Otherwise, I’ve been writing this novel. Interminably, and slowly. I am not good at it: the writing a novel part of writing it. The story itself, at least according to my first readers, seems to be fairly decent. I’m not displeased with it. (I am actually disgustingly fond of it, vilely in love with my imaginary people and their terrible political problems. I am that obnoxious writer, the one who likes her own work.) What I do not like is writing it, and in a slightly different way than my general dislike of writing in general. (I am also one of those possibly-less-obnoxious people who don’t like writing, they like having written. Having written is my favorite state in the universe. It is worth doing all the writing for.) I don’t like writing the novel because — well, because it’s so HUGE. I don’t have instincts for the pacing of it; I don’t have stamina for having gotten through 18k of a story and being only about one-fifth done. It just keeps GOING. And I am constantly in a state of awareness of this being the first time I’ve done this. I don’t have the reassurance of skill telling me that I can do this, I’ve done it before. It’s not even a great leap into the unknown: it’s a slow trudge into the unknown. Every step seems to require an individual act of self-propellment.
So I’ve been thinking a lot about how what I’m “working on”, right now, as a writer who thinks about writing as a practice the way language-learning is a practice, or yoga, or rock-climbing. Something done consistently over time, that becomes a sequential and evolving exploration. Because clearly I am working on how to write a novel. That’s the part of my practice which I’m actively trying to push into, to stretch myself at.
A lot of this way of thinking, about “working on” applying not only to stories but to skills in writing, came out of a discussion at Fourth Street, which was about “how to draw the cards you aren’t dealt”. The metaphor is: everyone gets a few cards in their initial writing-skills hand. Some people get character (my friend Fade Manley is one of them); some absurdly lucky people get plot (my VP classmate Devin Singer); I drew setting, for my sins, and also theme, which is why all my early work is evocative-yet-overdescribed symbolic worldbuilding. (I got better.) This year at Fourth Street there was a panel which expanded the metaphor to consider how one learns to do the things you can’t do initially: i.e. drawing more cards from the deck. It was a great conversation — I particularly loved hearing about how Steve Brust taught himself structure in the Dragaera books by imposing strict formalist rules on his chapters — but the point which stuck out for me was the idea of deliberately trying to “work on” something you don’t do easily. To construct a story in such a way that the story failed or succeeded on the thing that you want to be better at, and then working until you figured out how to make that thing effective.

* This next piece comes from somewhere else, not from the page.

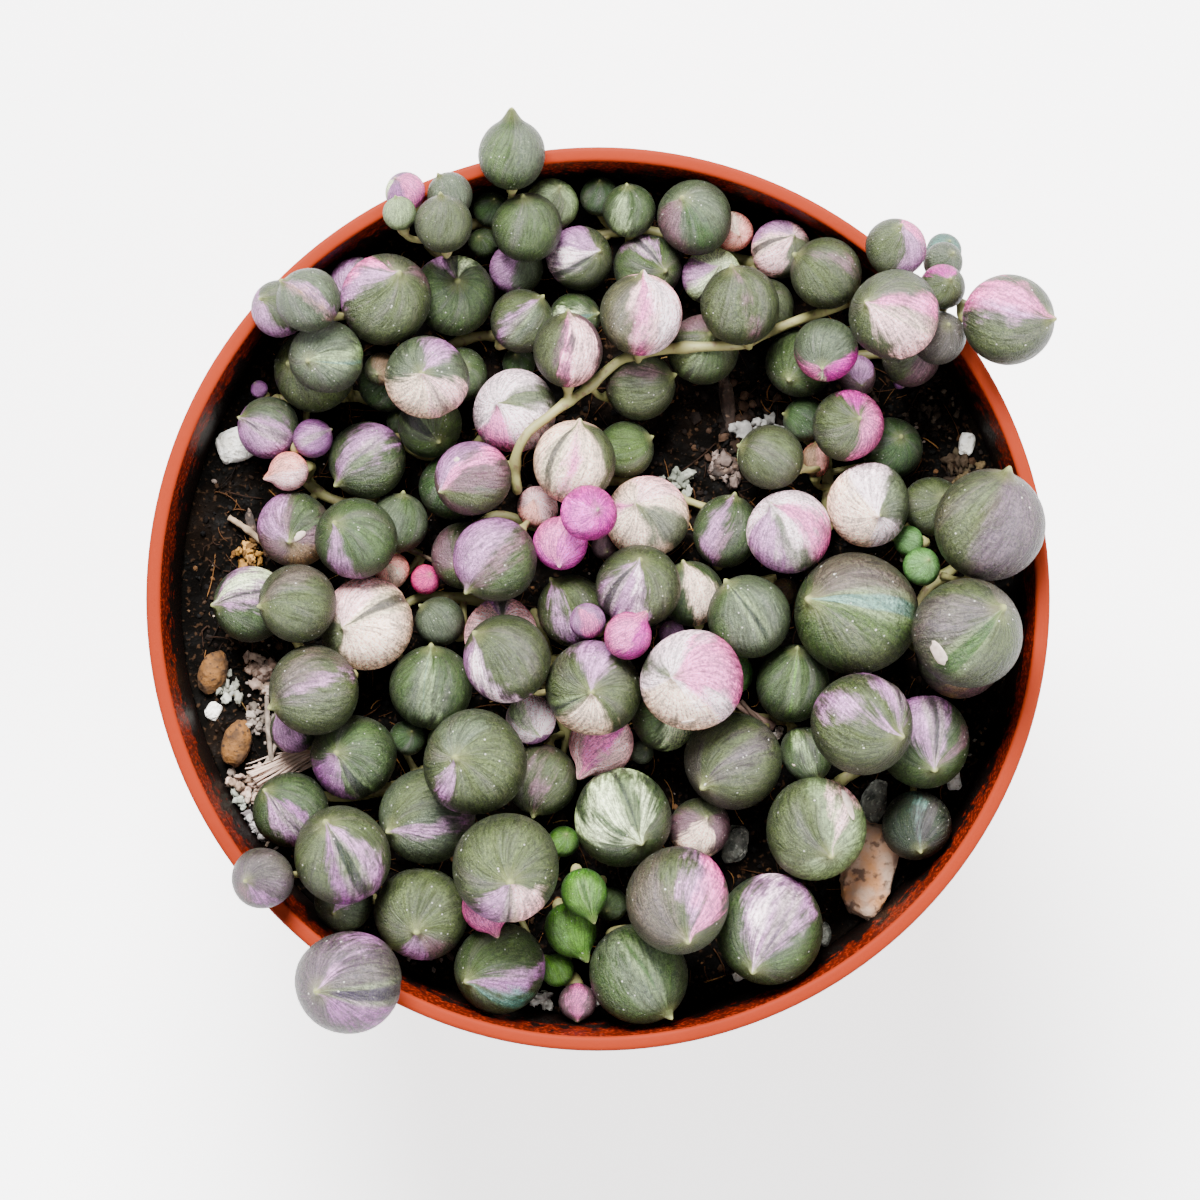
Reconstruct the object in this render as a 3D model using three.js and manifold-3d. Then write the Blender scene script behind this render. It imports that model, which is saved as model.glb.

Later this spilled over onto Twitter. I tweeted something along the lines of “someday I will write a protagonist who isn’t a poet-diplomat” (and I swear, someday I will), and got into a lovely conversation with Max Gladstone about character types and templates. I came away from that conversation thinking that the next thing I really wanted to work on was, of course, character, really stretch myself to write new and different kinds of people with individual and diverse experiences —
— and then had the crushing realization that I absolutely couldn’t do that right now on this novel. Because I was already working at the very edge of my skill level.
(This is not to say there aren’t people with diverse experiences in this novel! I really hope there are. It’s profoundly important to me to write people who are different from me, on racial and gender and sexual-orientation axes! But all the people in this novel — even the ones who are pretty far from my identity-experience — are people I have some idea how to write. I’m not stretching. Not this time.)
The edge of my skill level on this project is in fact writing a novel. I am, I think, capable of doing it now in a way I wasn’t five years ago — which was the last time I tried — or two years ago, which was when I got serious about writing professionally. But I’m just barely capable. I’m in that active learning-by-doing phase of acquiring a skill. It makes me make some interesting and slightly conservative — conservative in the sense of not taking risks — choices while writing it. For instance, I am working in a cultural context I feel very capable and comfortable writing (inspired by middle-period Byzantine literati culture — never think the dayjob isn’t useful! especially if you put it IN SPACE) with character types I know I can write well (those damn poet-diplomats) and thematic concerns that I find deeply energizing and pleasurable to explore (memory preservation, imperialism and the colonized mind, uniqueness of individual identity). I’m letting myself pick things to put in this book that aren’t hard for me, because the act of writing a novel itself is so hard for me.
I think it’s going to be a good book.
But oh my god will I be glad when the part of my practice I’m working on isn’t how the fuck do you string one hundred thousand words together.